Although I long for the day when I do not have moments of sorrow that capture my attention, grieving is actually a beautiful process. I believe that grief and love are entwined. We don’t grieve unless we have loved. Although Jon and I were only aware of our little one for a short time, we were filled with joy and love for this child, and we truly suffered the loss of a life. I have taken great comfort in knowing that our little one is in heaven and that we will see our child again some day. Jon and I laugh that, although we didn’t get to see our child’s face, we know our child probably has a big nose, since we both have big noses!

One of the hardest aspects about having experienced a miscarriage is not knowing how to interact with the rest of my world. The question “Do you have children?” can no longer be asked of me without my remembering my little one. I tend to do some sort of equation in my head based on how well I know the person asking, then I either say, “No, I don’t have any children,” or “Yes, but my little one has already gone to heaven.” With friends, I sometimes fear telling them that I have had a miscarriage for fear they will feel awkward about talking about their own children or current pregnancies with me. I don’t want to be isolated from my many friends who have children.
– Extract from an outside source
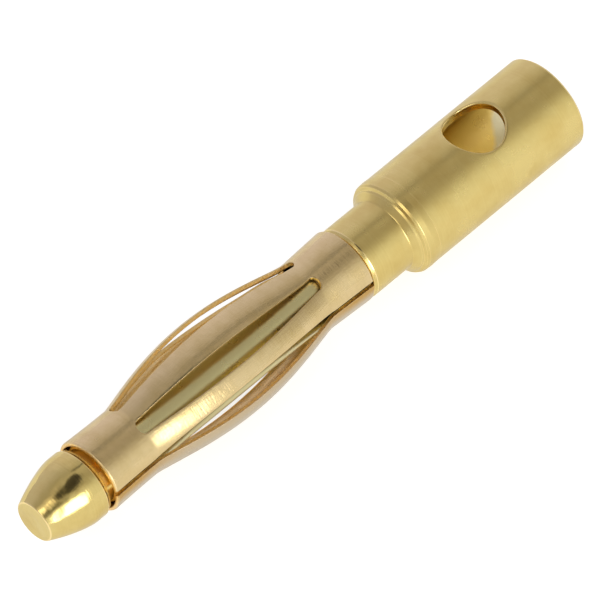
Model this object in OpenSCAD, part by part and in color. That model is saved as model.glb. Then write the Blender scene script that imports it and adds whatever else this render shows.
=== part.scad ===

I believe that when life is created, it is something to celebrate so I do not want to miss out in rejoicing with others in God’s creation of life!
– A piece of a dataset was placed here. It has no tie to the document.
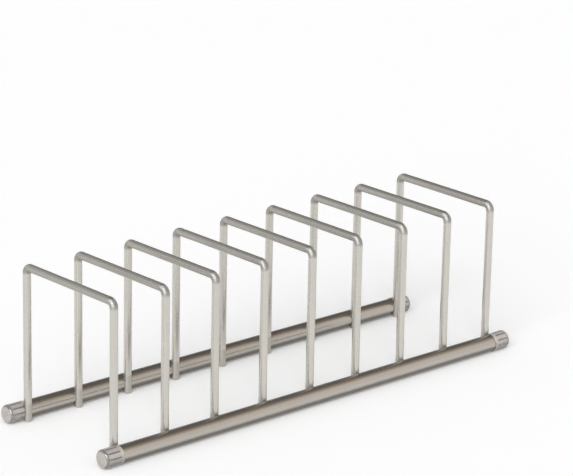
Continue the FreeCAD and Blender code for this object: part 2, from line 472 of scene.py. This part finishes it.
class WeldTintAndShade(Effect):
    """Duller, browner plating low on the rack: weld tint and painted shade where parts meet."""

    title = "weld_tint_and_shade"
    inputs = (("Place", VECTOR), ("Height", NUMBER), ("Fade", NUMBER))
    outputs = (("Mask", NUMBER),)
    edge = Ramp(0.3, 1.4, 1.0, 0.0)

    def build(self, graph: Graph, given: bpy.types.Node, result: bpy.types.Node) -> None:
        """Fades from 1 below the height to 0 above it, with a broken edge.

        Args:
            graph: the group's nodes.
            given: its Group Input node.
            result: its Group Output node.
        """
        height = graph.split(given.outputs["Place"])[2]
        rise = graph.compute("SUBTRACT", height, given.outputs["Height"])
        share = graph.compute("DIVIDE", rise, given.outputs["Fade"])
        flecks = graph.noise(given.outputs["Place"], scale=500.0, detail=2.0)
        broken = graph.compute("ADD", share, flecks)
        graph.join(graph.spread(broken, self.edge), result.inputs["Mask"])


class CapZones(Effect):
    """Where a cap's grooves, rounded edge, closed end and collar are, by its place on the rail."""

    title = "cap_zones"
    inputs = (("Place", VECTOR), ("Rail Offset", NUMBER), ("Rail Height", NUMBER),
              ("Radius", NUMBER), ("End", NUMBER))
    outputs = (("Groove", NUMBER), ("Edge", NUMBER), ("Face", NUMBER), ("Collar", NUMBER))
    groove_floor = Ramp(0.01 * MM, 0.13 * MM)
    groove_inner = Ramp(0.38 * MM, 0.48 * MM, 1.0, 0.0)
    groove_end = Ramp(2.1 * MM, 2.4 * MM)
    edge_near = Ramp(0.03 * MM, 0.30 * MM)
    edge_far = Ramp(1.7 * MM, 2.7 * MM, 1.0, 0.0)
    face = Ramp(0.1 * MM, 0.5 * MM, 1.0, 0.0)
    collar = Ramp(12.6 * MM, 13.2 * MM)

    def build(self, graph: Graph, given: bpy.types.Node, result: bpy.types.Node) -> None:
        """Finds each zone by the distance from the closed end and from the cap's outside.

        Args:
            graph: the group's nodes.
            given: its Group Input node.
            result: its Group Output node.
        """
        along, sideways, height = graph.split(given.outputs["Place"])
        across = graph.compute("SUBTRACT", graph.compute("ABSOLUTE", sideways),
                               given.outputs["Rail Offset"])
        upward = graph.compute("SUBTRACT", height, given.outputs["Rail Height"])
        square = graph.compute("ADD", graph.compute("MULTIPLY", across, across),
                               graph.compute("MULTIPLY", upward, upward))
        depth = graph.compute("SUBTRACT", given.outputs["Radius"], graph.compute("SQRT", square))
        reach = graph.compute("SUBTRACT", given.outputs["End"], graph.compute("ABSOLUTE", along))
        sunk = graph.compute("MULTIPLY", graph.spread(depth, self.groove_floor),
                             graph.spread(depth, self.groove_inner))
        groove = graph.compute("MULTIPLY", sunk, graph.spread(reach, self.groove_end))
        edge = graph.compute("MULTIPLY", graph.spread(reach, self.edge_near),
                             graph.spread(reach, self.edge_far))
        graph.join(groove, result.inputs["Groove"])
        graph.join(edge, result.inputs["Edge"])
        graph.join(graph.spread(reach, self.face), result.inputs["Face"])
        graph.join(graph.spread(reach, self.collar), result.inputs["Collar"])


# Finishes


def shade(colour: Colour, factor: float = 1.0) -> Cover:
    """A colour made lighter or darker, with full cover."""
    return (colour[0] * factor, colour[1] * factor, colour[2] * factor, 1.0)


def new_material(name: str) -> tuple[bpy.types.Material, Graph, bpy.types.Node]:
    """An empty material with a Principled shader.

    Args:
        name: the material's name.

    Returns:
        The material, its nodes and its shader.
    """
    material = bpy.data.materials.new(name)
    material.use_nodes = True
    graph = Graph(material.node_tree)
    shader = graph.add("BsdfPrincipled")
    output = graph.add("OutputMaterial")
    graph.join(shader.outputs["BSDF"], output.inputs["Surface"])
    return material, graph, shader


@dataclass(frozen=True)
class UnderShade:
    """The painted shade on one finish's underside: start and width are shares of the radius."""

    axis_height: float
    radius: float
    start: float
    width: float
    darkness: float

    def mask(self, graph: Graph, place: Socket) -> Socket:
        """How much painted shade darkens the colour.

        Args:
            graph: the material's nodes.
            place: the surface's coordinates.

        Returns:
            The mask, from 0 to the darkness.
        """
        found = UndersideShade().place(graph, Place=place, Axis_Height=self.axis_height,
                                  Radius=self.radius, Start=self.start, Width=self.width)
        return graph.compute("MULTIPLY", found.outputs["Mask"], self.darkness)


@dataclass(frozen=True)
class Corner:
    """The outer corner of the dividers' bends and how far their duller plating reaches from it."""

    top: float
    outer: float
    reach: float = 7.6 * MM
    roughness: float = 0.26

    def mask(self, graph: Graph, place: Socket) -> Socket:
        """Where the bends are.

        Args:
            graph: the material's nodes.
            place: the surface's coordinates.

        Returns:
            The mask, from 0 to 1.
        """
        found = Bends().place(graph, Place=place, Top=self.top, Outer=self.outer,
                              Reach=self.reach)
        return found.outputs["Mask"]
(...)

As my Jon and I continue to navigate these new waters, we have both discovered that, although miscarriages happen often (apparently 1 out of 5 pregnancies), there doesn’t seem to be much sharing about miscarriage. On the one hand, I believe this lack of sharing to be a shame, while on the other hand, I recognize that it has taken me months to be brave enough to share publicly about my own miscarriage. I have found this subject to be difficult to talk about, partly because, in our culture, there is no consensus about when life begins, and thus, when the relationship and love between parents and child begins. Although I am firm in my belief – now more than ever – that life begins at conception, I do not wish to offend others. I am also aware that our culture seems to shy away from talking about grief or death. We want to stay positive, encouraging, and uplifting. As a result, I believe we can miss the opportunity to see how grief, tears, pain, sorrow and lament can be a beautiful part of life. For instance, I have found the spiritual practice of lament to be especially helpful and it has truly brought me to a deeper understanding of God’s presence in my life.

My hope is that perhaps our culture can become more sensitive in how we talk about life and relationships. When a spouse passes away, one may be called a widow or widower. This title answers the question of whether one is currently married or not, yet also communicates a recognition that there was a significant relationship. I wish a universally accepted word existed for a parent to use when their child has passed away…a term that signifies that one does not currently have a living child, but also reflects that a child did exist and that there was a significant relationship with that child. For those of us who have lost children, this would be most helpful. I wonder if other parents feel the same who have lost a child at any age. Is there a way we can use language to honor children who have passed, as well as the relationships parents have with those children?